All members of a betting table have at least 2 days to read through and comment on each pitch before the betting table. In the meeting, the product manager will walk through each pitch and we will discuss it as a group. We usually agree easily on which ones to select for the cycle, but if we disagree I am the final decision maker, allowing me to set the right direction for the teams. After the betting table, the team will end up with a number of pitches that they have created to finish and deliver. When the team delivers on features I also have final say on its release. I rarely use that authority and trust the teams to do their thing.

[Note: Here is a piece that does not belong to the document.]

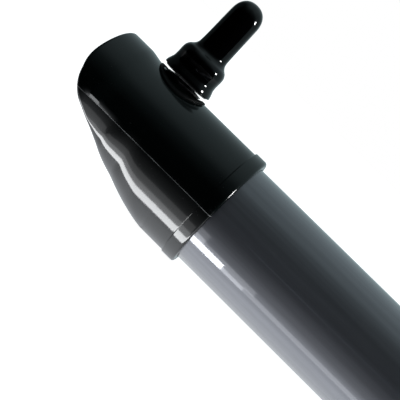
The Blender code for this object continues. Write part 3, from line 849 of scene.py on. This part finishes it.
def make_tubes(coating):
    """Crossbar with holes for the U-bolts' legs, and arms that are mitred and holed inside the shoes."""
    low, high = CROSSBAR
    path = [Vector((low.x + (high.x - low.x) * i / 24, CROSS_Y, AXIS_Z)) for i in range(25)]
    crossbar = finish_piece(
        "crossbar_coated", sweep(path, [TUBE_R, TUBE_R - TUBE_WALL]), coating, Matrix.Identity(4), "frame",
        ["crossbar_tube"],
    )
    holes = []
    for side in SIDES:
        for i in (1, 2):
            pivot = JOINTS[f"wing_turn_{side}_{i}"]["pos_m"]
            holes.append((rod(ROD_HOLE_R, -30 * MM, 30 * MM), at(pivot[0], CROSS_Y) @ ALONG_Y))
    boolean(crossbar, holes)
    for side in SIDES:
        tube_bm = sweep(arm_path(side), [TUBE_R, TUBE_R - TUBE_WALL])
        mitre = shoe_place(side) @ sole_tilt() @ Matrix.Translation((0, 0, SOLE_WALL + 0.3 * MM))
        arm = finish_piece(
            f"arm_coated_{side}", tube_bm, coating, Matrix.Identity(4), "frame", [f"arm_tube_{side}"],
        )
        reach = 80 * MM
        wedge = block((reach, 2 * reach, reach), 0.5 * MM, 1)
        boolean(arm, [
            (wedge, mitre @ Matrix.Translation((0, 0, -reach / 2))),
            (rod(TUBE_NECK_HOLE_R, 0, 30 * MM, 48), screw_place(side)),
        ])
        make_sleeve(side, coating)


def make_sleeve(side, coating):
    """Splice sleeve with rounded ends."""
    low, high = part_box(f"splice_sleeve_{side}")
    outer, inner = (high.z - low.z) / 2, TUBE_R + 0.2 * MM
    ease = 1.2 * MM
    profile = [(inner, low.x), *arc((outer - ease, low.x + ease), ease, -90, 0, 5)]
    profile += [*arc((outer - ease, high.x - ease), ease, 0, 90, 5), (inner, high.x)]
    return finish_piece(
        f"splice_sleeve_{side}_coated", lathe(profile, 112), coating, at(0, CROSS_Y) @ ALONG_X, "frame",
        [f"splice_sleeve_{side}"],
    )


def make_splice_fasteners(zinc):
    """Button-head bolts with a key's socket, through sleeve and tubes, and their cap nuts."""
    for side in SIDES:
        for i in (1, 2):
            bolt_low, bolt_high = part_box(f"splice_bolt_{side}_{i}")
            nut_low, nut_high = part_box(f"splice_nut_{side}_{i}")
            place = at((bolt_low.x + bolt_high.x) / 2, CROSS_Y) @ ALONG_Y
            head_low = bolt_low.y - CROSS_Y
            head_r = (bolt_high.x - bolt_low.x) / 2
            seat = -(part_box("splice_sleeve_right")[1].z - AXIS_Z) - 0.05 * MM
            shank_end = nut_low.y - CROSS_Y + 4.5 * MM
            profile = [(0, head_low)] + arc((head_r - 3.4 * MM, head_low + 3.4 * MM), 3.4 * MM, -90, -5, 8)
            profile += [(head_r, seat), (3 * MM, seat), (3 * MM, shank_end), (0, shank_end)]
            bolt = finish_piece(
                f"splice_bolt_{side}_{i}_button", lathe(profile, 64), zinc, place, "frame",
                [f"splice_bolt_{side}_{i}"],
            )
            boolean(bolt, [(hexagon(2.3 * MM, head_low - 1 * MM, head_low + 2.2 * MM), place)])
            make_cap_nut(side, i, place, nut_low.y - CROSS_Y, nut_high.y - CROSS_Y, zinc)


def make_cap_nut(side, i, place, low, high, zinc):
    """Hexagon with a domed cap, bored blind for the bolt."""
    corner = 5.7 * MM
    flat_top = low + 4.6 * MM
    dome_r = high - flat_top
    profile = [(0, low), (corner - 0.6 * MM, low), (corner, low + 0.4 * MM), (corner, flat_top - 0.4 * MM)]
    profile += [(corner - 0.8 * MM, flat_top), (dome_r + 0.1 * MM, flat_top)]
    profile += arc((0, flat_top), dome_r, 0, 90, 10)[:-1] + [(0, high)]
    nut = finish_piece(
        f"splice_nut_{side}_{i}_cap", lathe(profile, 64), zinc, place, "frame", [f"splice_nut_{side}_{i}"],
    )
    boolean(nut, [(hexagon(corner, low - 1 * MM, high + 1 * MM), place)], "INTERSECT")
    boolean(nut, [(rod(3.1 * MM, low - 1 * MM, low + 4.8 * MM), place)])


# ---------------------------------------------------------------- rail clamps

def make_saddle(name, plastic):
    """Moulded block with a hollow for the crossbar, two rod holes and shallow grooves at its ends."""
    low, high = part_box(name)
    size = high - low
    centre = (high + low) / 2
    piece = finish_piece(
        f"{name}_moulding", block(size, 2 * MM, 4), plastic, Matrix.Translation(centre), "frame", [name],
    )
    half_span = 22 * MM
    cutters = [(rod(TUBE_R + 0.15 * MM, -size.x, size.x, 96), at(centre.x, CROSS_Y) @ ALONG_X)]
    for leg in (-1, 1):
        hole = rod(ROD_HOLE_R, -60 * MM, 60 * MM)
        cutters.append((hole, at(centre.x + leg * half_span, CROSS_Y) @ ALONG_Y))
        for i in (-1, 0, 1):
            groove = block((1.6 * MM, 1.4 * MM, size.z * 0.7), 0.3 * MM, 2)
            middle = (centre.x + leg * size.x / 2, centre.y + i * size.y * 0.24, centre.z)
            cutters.append((groove, Matrix.Translation(middle)))
    return boolean(piece, cutters)


def make_rail_pad(side, material):
    """Rubber facing with level ribs."""
    name = f"rail_pad_{side}"
    low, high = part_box(name)
    size = high - low
    centre = (high + low) / 2
    piece = finish_piece(
        f"{name}_ribbed", block(size, 0.7 * MM, 3), material, Matrix.Translation(centre), "frame", [name],
    )
    grooves = []
    for i in range(6):
        z = centre.z + (i - 2.5) * 4.4 * MM
        groove = block((size.x - 5 * MM, 1.2 * MM, 1.6 * MM), 0.25 * MM, 2)
        grooves.append((groove, Matrix.Translation((centre.x, low.y, z))))
    return boolean(piece, grooves)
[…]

The flipped power dynamics of Empowered Shape Up
This leaves us with a process where I, as the leader, have multiple ways to influence the direction of our product:
- Product strategy
- Goals and key results
- Betting table decisions
- Release decisions
The product teams own and are empowered to drive:
- Finding and defining problems to solve
- Solution discovery
- Pitch writing
- Delivery
This moves most of the power to the product teams. It allows us to pour more raw, amazing, brainpower, from more diverse sources into solving hard problems and driving the business forward. When they shape a solution or feature, they really do shape up.